Countering kernel malware in virtual execution environments

Xuan, Chaoting 10 November 2009 (has links)
We present a rootkit prevention system, namely DARK that tracks suspicious Linux loadable kernel modules (LKM) at a granular level by using on-demand emulation, a technique that dynamically switches a running system between virtualized and emulated execution. Combining the strengths of emulation and virtualization, DARK is able to thoroughly capture the activities of the target module in a guest operating system (OS), while maintaining reasonable run-time performance. To address integrity-violation and confidentiality-violation rootkits, we create a group of security policies that can detect all available Linux rootkits. It is shown that normal guest OS performance is unaffected. The performance is only decreased when rootkits attempt to run, while most rootkits are detected at installation. Next, we present a sandbox-based malware analysis system called Rkprofiler that dynamically monitors and analyzes the behavior of Windows kernel malware.

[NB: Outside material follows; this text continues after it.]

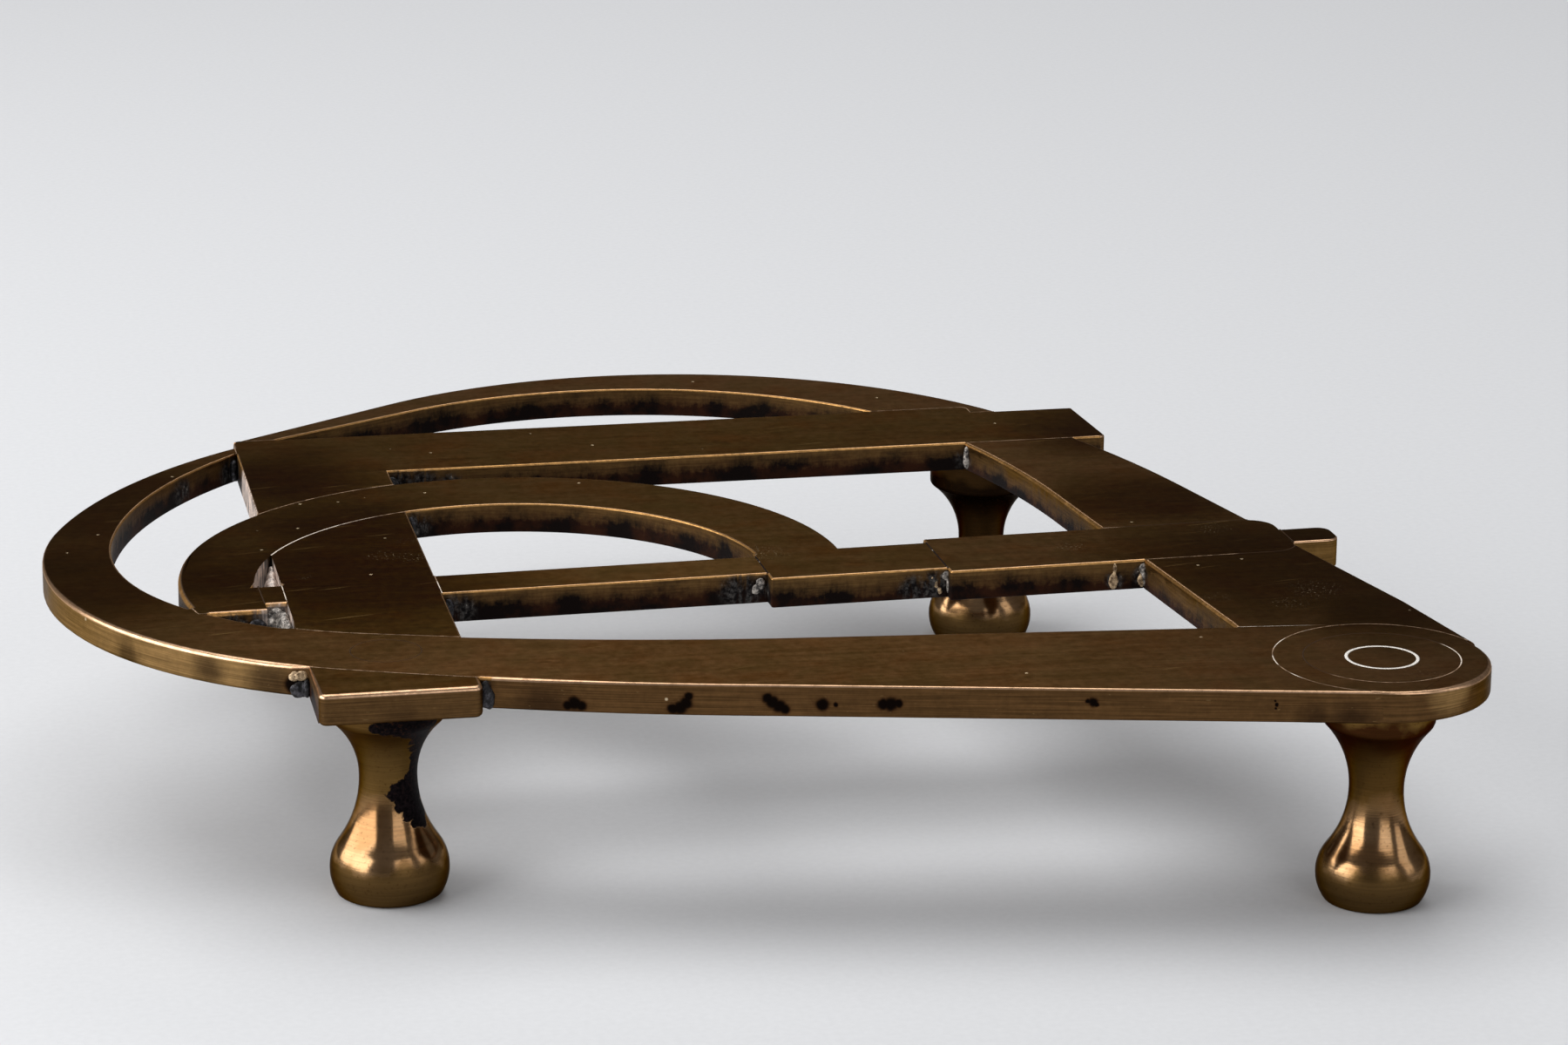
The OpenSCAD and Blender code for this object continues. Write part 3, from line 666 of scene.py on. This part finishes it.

Kernel malware samples run inside a virtual machine (VM) that is supported and managed by a PC emulator. Rkprofiler provides several capabilities that other malware analysis systems do not have. First, it can detect the execution of malicious kernel code regardless of how the monitored kernel malware is loaded into the kernel and whether it is packed or not. Second, it captures all function calls made by the kernel malware and constructs call graphs from the trace files. Third, a technique called aggressive memory tagging (AMT) is proposed to track the dynamic data objects that the kernel malware visits. Last, Rkprofiler records and reports the hardware access events of kernel malware (e.g., MSR register reads and writes). Our evaluation results show that Rkprofiler can quickly expose the security-sensitive activities of kernel malware and thus reduces the effort exerted in conducting tedious manual malware analysis.